O relatório aponta que, em muitos dos países em desenvolvimento, o aumento nos custos do comércio gerado por estradas inadequadas, portos ineficientes e
burocracia sufocante excede o
efeito das barreiras tarifárias vigentes. Os países africanos têm os
mais elevados custos de frete do
mundo, cerca de duas vezes superiores à média internacional.
A organização argumentou
igualmente que, embora a cooperação internacional pudesse ser
útil no que tange à remoção das
barreiras comerciais, não fazia
muito sentido levar adiante os esforços multilaterais quando os diferentes países discordavam fortemente quanto aos prováveis
desfechos. "Nem sempre é verdade que, no plano internacional,
mais cooperação seja melhor do
que menos cooperação."
Questionado sobre a ameaça
das atitudes supostamente protecionistas de John Kerry, o candidato democrata à presidência dos
EUA, Panitchpakdi disse que os
benefícios do comércio externo
tinham amplo apoio entre os dois
grandes partidos americanos. "As
pessoas usam todo tipo de retórica em suas campanhas, mas,
quando se elegem, é preciso respeitar as regras do jogo."

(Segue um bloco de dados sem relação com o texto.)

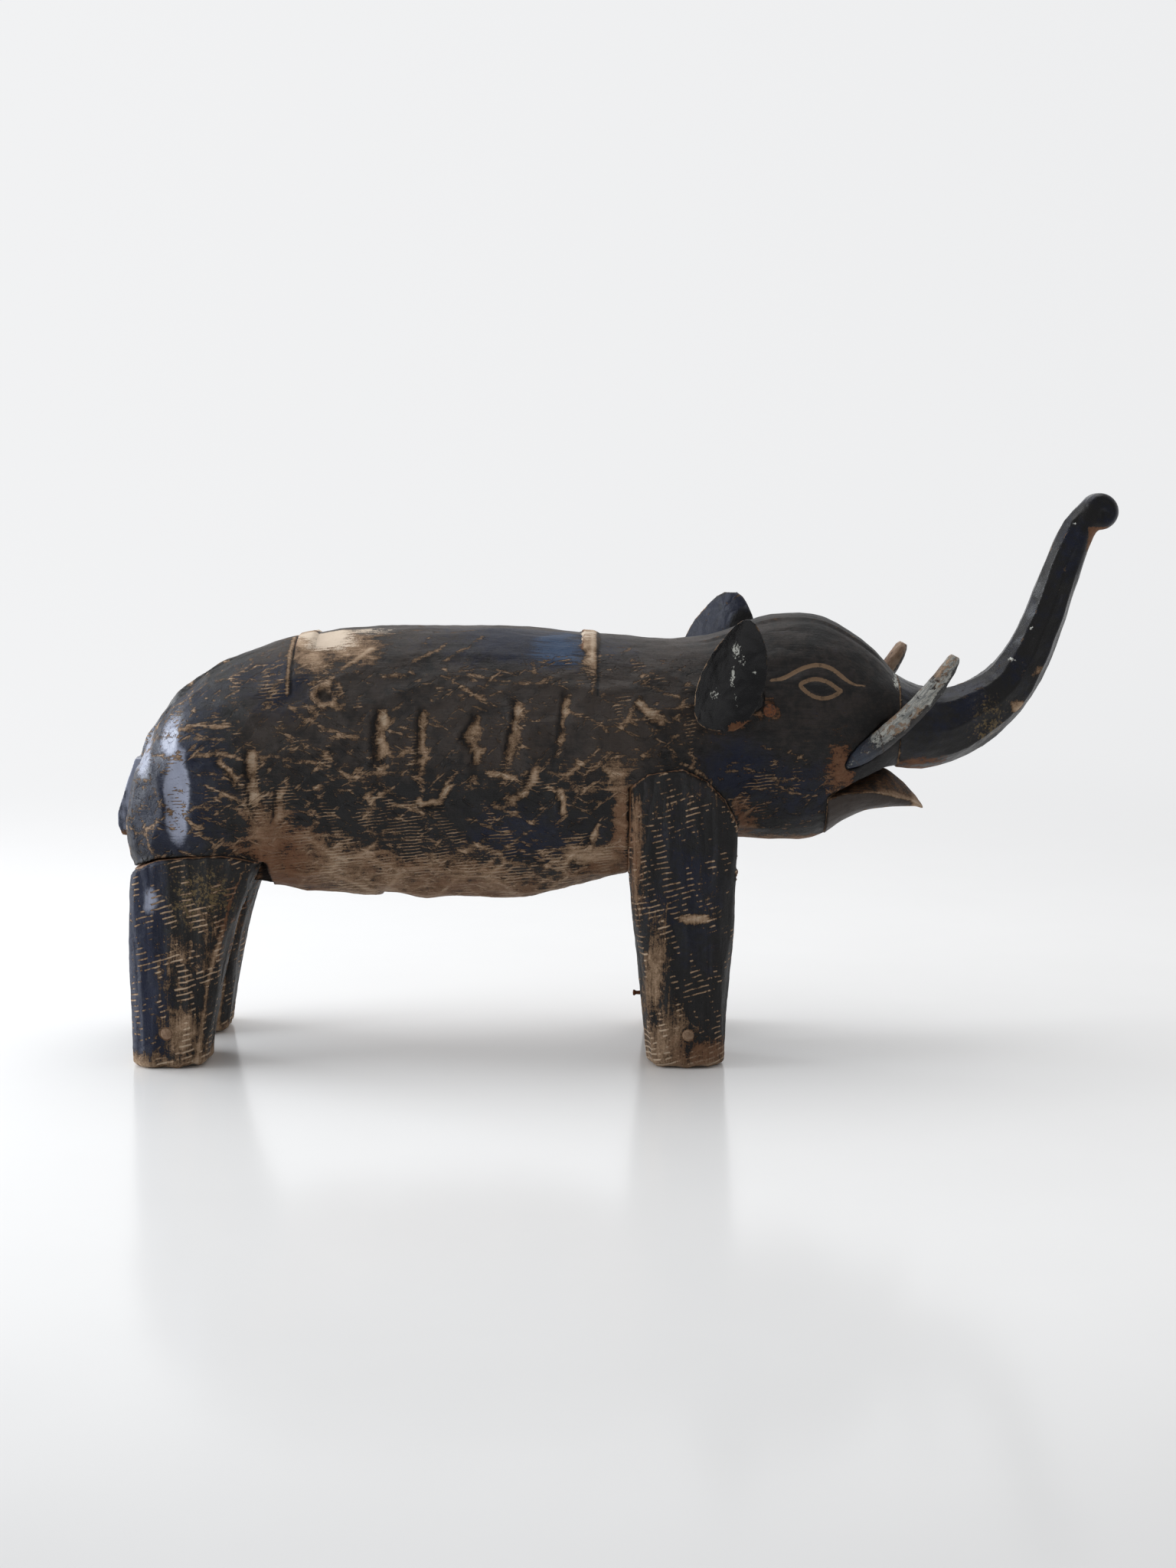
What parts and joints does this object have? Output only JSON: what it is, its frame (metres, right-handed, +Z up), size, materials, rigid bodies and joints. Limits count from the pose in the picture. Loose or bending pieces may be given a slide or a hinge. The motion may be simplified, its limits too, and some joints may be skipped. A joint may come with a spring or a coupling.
{
  "type": "carved wooden elephant",
  "caption": "Free-standing carved and painted wooden elephant figurine with a raised scrolled trunk, cupped ears and separate pegged legs and tusks.",
  "frame": {"origin": "on the surface the feet stand on, under the middle of the carving's box", "axes": "+X from the tail to the raised trunk, +Y to the elephant's left side, +Z up"},
  "size_m": [0.7, 0.184, 0.392],
  "materials": {
    "black_paint": "worn blue-black paint over hand-gouged wood, bare tan wood on the ridges, satin",
    "worn_patina": "dark grey-brown rubbed patina over wood, satin",
    "tusk_paint": "chipped grey-white paint over wood",
    "bare_wood": "bare end grain, dry",
    "rusty_iron": "rusted iron, matt"
  },
  "bodies": {
    "root": {"body": "black_paint", "trunk": "black_paint", "lower_jaw": "worn_patina", "tail": "worn_patina", "front_right_leg": "black_paint", "front_left_leg": "black_paint", "rear_right_leg": "black_paint", "rear_left_leg": "black_paint", "right_ear": "black_paint", "left_ear": "black_paint", "right_tusk": "tusk_paint", "left_tusk": "tusk_paint", "front_right_foot_plug": "bare_wood", "front_left_foot_plug": "bare_wood", "rear_right_foot_plug": "bare_wood", "rear_left_foot_plug": "bare_wood", "front_right_leg_dowel": "bare_wood", "front_left_leg_dowel": "bare_wood", "rear_right_leg_dowel": "bare_wood", "rear_left_leg_dowel": "bare_wood", "trunk_dowel": "bare_wood", "jaw_dowel": "bare_wood", "tail_pin": "rusty_iron", "leg_nail": "rusty_iron", "right_ear_nail": "rusty_iron", "left_ear_nail": "rusty_iron", "right_tusk_peg": "bare_wood", "left_tusk_peg": "bare_wood"}
  },
  "joints": []
}
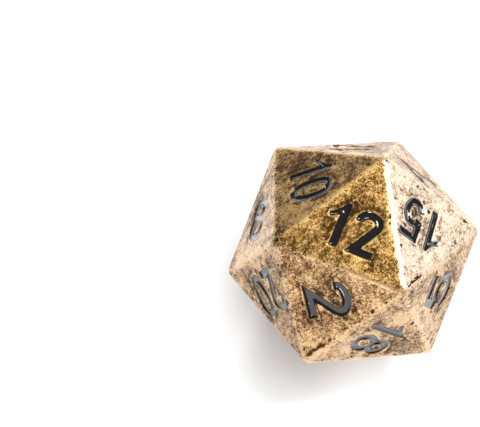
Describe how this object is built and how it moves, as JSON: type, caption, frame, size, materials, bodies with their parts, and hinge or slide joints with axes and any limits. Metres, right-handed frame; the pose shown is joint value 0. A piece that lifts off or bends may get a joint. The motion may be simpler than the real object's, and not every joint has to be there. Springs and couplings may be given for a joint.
{
  "type": "twenty-sided die",
  "caption": "Cast metal icosahedral gaming die in antique brass, with rounded edges and recessed numerals filled with glossy black enamel.",
  "frame": {"origin": "the middle of the face that the die stands on, which is the face numbered 9", "axes": "+Z runs from the 9 on the table to the 12 on top. -Y is the front, where the edge between the 5 and the 18 faces the viewer, and the longest extent lies along Y. +X is to the viewer's right."},
  "size_m": [0.0212, 0.0242, 0.02],
  "materials": {
    "die_metal": "antique brass plating over a zinc casting: dark mottled patina in the faces, rubbed bright along the edges",
    "enamel": "glossy black enamel, set a little below the metal"
  },
  "bodies": {
    "root": {"die_body": "die_metal", "enamel_10_tens": "enamel", "enamel_10_units": "enamel", "enamel_11_tens": "enamel", "enamel_11_units": "enamel", "enamel_12_tens": "enamel", "enamel_12_units": "enamel", "enamel_13_tens": "enamel", "enamel_13_units": "enamel", "enamel_14_tens": "enamel", "enamel_14_units": "enamel", "enamel_15_tens": "enamel", "enamel_15_units": "enamel", "enamel_16_tens": "enamel", "enamel_16_units": "enamel", "enamel_17_tens": "enamel", "enamel_17_units": "enamel", "enamel_18_tens": "enamel", "enamel_18_units": "enamel", "enamel_19_tens": "enamel", "enamel_19_units": "enamel", "enamel_1_digit": "enamel", "enamel_20_tens": "enamel", "enamel_20_units": "enamel", "enamel_2_digit": "enamel", "enamel_3_digit": "enamel", "enamel_4_digit": "enamel", "enamel_5_digit": "enamel", "enamel_6_digit": "enamel", "enamel_6_mark": "enamel", "enamel_7_digit": "enamel", "enamel_8_digit": "enamel", "enamel_9_digit": "enamel", "enamel_9_mark": "enamel"}
  },
  "joints": []
}
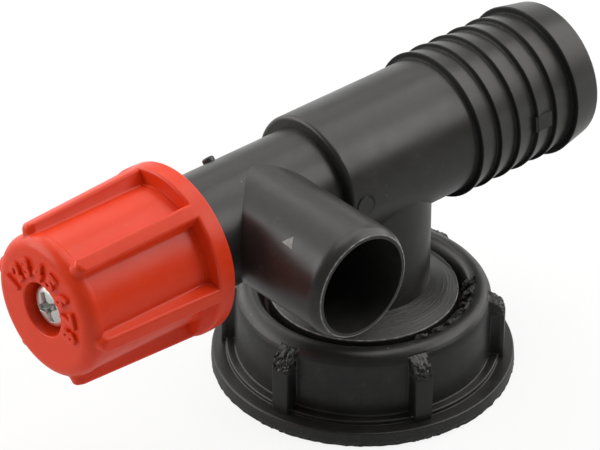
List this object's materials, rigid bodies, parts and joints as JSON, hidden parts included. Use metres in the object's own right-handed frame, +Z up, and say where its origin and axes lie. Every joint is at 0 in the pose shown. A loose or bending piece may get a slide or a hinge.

A Unctad, principal organização de promoção do desenvolvimento na ONU, disse que os mercados de capital liberalizados haviam prejudicado a competitividade de muitos países em desenvolvimento, ao alimentar instabilidade nas taxas de juros e desencorajar o investimento produtivo.
Embora alguns países em desenvolvimento, especialmente a
China, tenham conseguido administrar com sucesso as taxas de
câmbio, a fim de estimular o desempenho comercial, o relatório
diz que não é viável para a maioria
das nações e que existe o risco de
uma espiral competitiva de desvalorizações, que seria muito prejudicial. "As tentativas de muitos
países para manter suas moedas
subvalorizadas podem terminar
em uma corrida rumo ao fundo,
tão prejudicial para as economias
mundiais quanto a que aconteceu
nos anos 30", alerta o relatório.
Apontando que a necessidade
de evitar desvalorizações competitivas foi o principal motivo para
a criação do FMI, nos anos 40, a
Unctad disse que "arranjos multilaterais ou até mundiais são claramente a melhor solução para esse
tipo de problema".
O ceticismo do relatório quanto
aos benefícios da liberalização comercial caso não haja reformas
complementares foi um ponto
igualmente enfatizado em um estudo do Banco Mundial em 2003,
em relação à experiência mexicana com o Nafta. O estudo alega
que o México se beneficiou apenas modestamente do acordo.